AT&T’s transparency report counts 301,816 total requests for information — spread between subpoenas, court orders and search warrants — in 2013. That includes between 2,000 and 4,000 under the category “national security demands,” which collectively gathered information on about 39,000 to 42,000 different accounts.

There was a time when that number would have seemed high. Today, it’s suspiciously low, given the disclosures by whistleblower Edward Snowden about the NSA’s bulk metadata program. We now know that the secretive Foreign Intelligence Surveillance Court is ordering the major telecoms to provide the NSA a firehose of metadata covering every phone call that crosses their networks.

An accurate transparency report should include a line indicating that AT&T has turned over information on each and every one of its more than 80 million-plus customers. It doesn’t.

That’s particularly ironic, given that it was Snowden’s revelations about this so-called “Section 215″ metadata spying that paved the way for the transparency report. In Snowden’s wake, technology companies pushed President Barack Obama to craft new rules allowing them to be more transparent about how much customer data they’re forced to provide the NSA and other agencies. In a Jan. 17 globally televised speech, Obama finally agreed.
We will also enable communications providers to make public more information than ever before about the orders they have received to provide data to the government.
But when the new transparency guidelines came out on Jan. 27, the language left it unclear whether discussing bulk collection was allowed, says Alex Abdo, an American Civil Liberties Union staff attorney. AT&T on Monday became the first phone company to release a transparency report under the new rules, and the results seem to confirm that the metadata collection is still meant to stay secret.

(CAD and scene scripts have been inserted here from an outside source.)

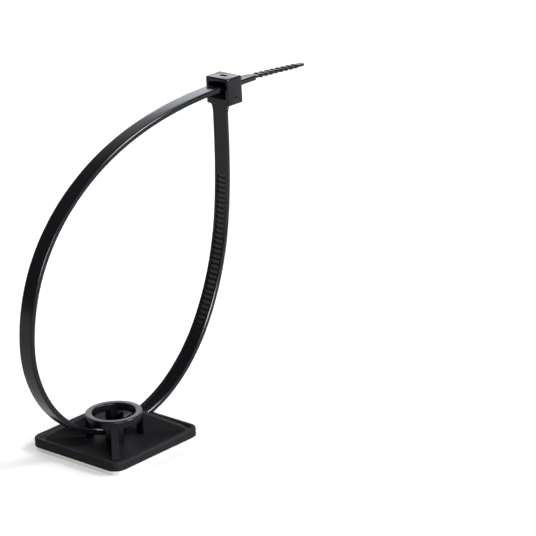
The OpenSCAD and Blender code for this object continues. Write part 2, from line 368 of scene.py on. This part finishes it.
foam_pad = sheet_blank("foam_pad_cut", LINER_T, PLATE_UNDER, edge=0.08)
dress(foam_pad, foam(), "foam_pad")
liner = sheet_blank("liner_sheet", 0, LINER_T, edge=0.03)
dress(liner, liner_paper(), "release_liner")

# ---- Cable tie: strap -----------------------------------------------------------------------
# One moulding in glossy black nylon. The strap leaves the head, runs down and under the ring
# and over the top into the head's slot, with its teeth on the inside of the loop between two
# side rails. Past the head the tail loses its rails, narrows, and has grip ribs.
STRAP_W, STRAP_T, RAIL_W, LANE, TIP_DROP = 3.6, 1.1, 0.5, 0.4, 0.15
# the outer edges are rounded, the inner ones less, the outer face is a little crowned, the smooth
# neck is dished by NECK_DIP, and the rails' inner walls slope
OUTER_R, INNER_R, CROWN, NECK_DIP, RAIL_SLOPE = 0.3, 0.1, 0.02, 0.06, 0.19
PITCH, TOOTH_FLAT, NECK = 1.1, 0.25, 15.0
LOOP_H, NECK_X, FLOOR_GAP = 60.6, 36.9, 0.65
LOWEST = FLOOR + FLOOR_GAP + STRAP_T / 2
HEAD_X, HEAD_D, HEAD_W, HEAD_WALL, HEAD_Z = 36.1, 4.5, 6.2, 1.4, LOWEST + LOOP_H
PAWL_ROOM, SLOT_W, SLOT_H, LEAD_IN = 1.7, 4.2, 3.0, 0.6
SLOT_FLOOR = HEAD_Z + HEAD_WALL
HEAD_TOP = HEAD_Z + SLOT_H + 2 * HEAD_WALL
EXIT = HEAD_X + HEAD_D
TAIL, TAIL_ROOT, TAIL_W, TIP_W, TAIL_FALL = 23.0, 6.5, 2.2, 1.5, 0.06
RIBS, RIB_H, RIB_SHARE = 8, 0.15, 0.4
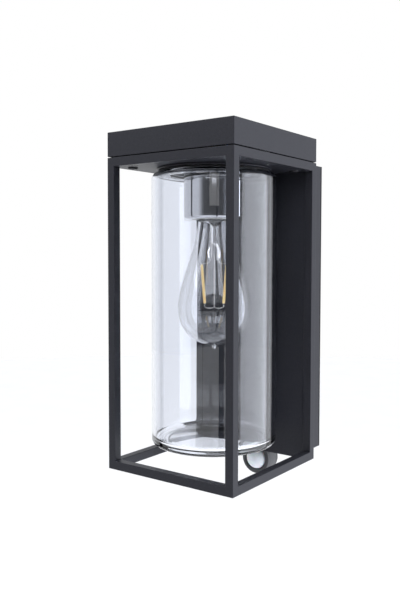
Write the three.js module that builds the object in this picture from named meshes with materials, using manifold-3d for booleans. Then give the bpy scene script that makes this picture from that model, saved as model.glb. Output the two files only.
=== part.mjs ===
// Outdoor wall lantern: an open square frame with a box cap, a glass jar hung round a
// filament lamp, a shallow wall box and a motion sensor below it.
//
// Millimetres, +Z up, the lantern faces -Y and the wall stands at +Y.
// Pieces are drawn on a bench frame: X across from the middle, Y = 0 on the wall,
// Z = 0 on the frame's underside. The last lines move them so that the origin lies on
// the wall face, level with the middle of the wall box.

import * as THREE from 'three';
import { mergeVertices } from 'three/addons/utils/BufferGeometryUtils.js';
import Module from 'manifold-3d';

const wasm = await Module();
wasm.setup();

// ---------------------------------------------------------------- driving dimensions

// Frame of square bars
const FRAME_WIDTH = 131;
const FRAME_DEPTH = 131;
const FRAME_HEIGHT = 268.5;
const TUBE = 7.5;

// Cap and the plate under it
const CAP_HEIGHT = 20.8;
const CAP_GAP = 0.7;
const CAP_WALL = 1.5;
const TOP_PLATE = 2;
const CAP_SCREW_SIDE = 12.9;
const CAP_SCREW_END = 18;
const CAP_BOSS_RADIUS = 4;

// Back plate, wall box and wall bracket
const BACK_PLATE_WALL = 1.5;
const BACK_PLATE_SETBACK = 1.5;
const BOX_DEPTH = 21.5;
const BOX_WIDTH = 120;
const BOX_BOTTOM = 6.5;
const BOX_TOP_DROP = 0.8;
const BOX_WALL = 1.5;
const BOX_SEAL_WIDTH = 3.5;
const BOX_SEAL_THICKNESS = 1.7;
const BRACKET_WIDTH = 60;
const BRACKET_THICKNESS = 1.5;
const BRACKET_TAB_WIDTH = 12;
const BRACKET_TAB_LENGTH = 13;
const WALL_SLOT_LENGTH = 14;
const WALL_SLOT_WIDTH = 5;
const WALL_SLOT_SPACING = 180;
const INLET_RADIUS = 8;
const INLET_DROP = 40;

// Glass jar and the screw collar that holds it
const GLASS_SIDE_GAP = 3;
const GLASS_WALL = 3;
const GLASS_BASE = 5;
const GLASS_BOTTOM = 20;
const GLASS_BASE_ROUND = 5;
const GLASS_SHOULDER_ROUND = 6;
const GLASS_INNER_ROUND = 4;
const NECK_SETBACK = 12.75;
const NECK_WALL = 3.5;
const NECK_HEIGHT = 11;
const SEAL_THICKNESS = 1.5;
const SEAL_WIDTH = 5.5;
const COLLAR_WALL = 3.4;
const COLLAR_WEB = 1.5;
const COLLAR_HEADROOM = 2.5;
const COLLAR_FLANGE = 1.6;
const COLLAR_FLANGE_REACH = 3.6;
const LOCK_RING_WIDTH = 3.3;
const LOCK_RING_HEIGHT = 3;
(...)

“This transparency report confirmed our fear that the DOJ’s apparent concession was carefully crafted to prevent real transparency,” Abdo says. “If they want real transparency, they would allow the disclosure of the bulk telephone metadata program.”

WIRED asked AT&T about the omission of the metadata spying.

The response, which arrived by email from AT&T spokeswoman Claudia Jones: “Please see footnote #1.”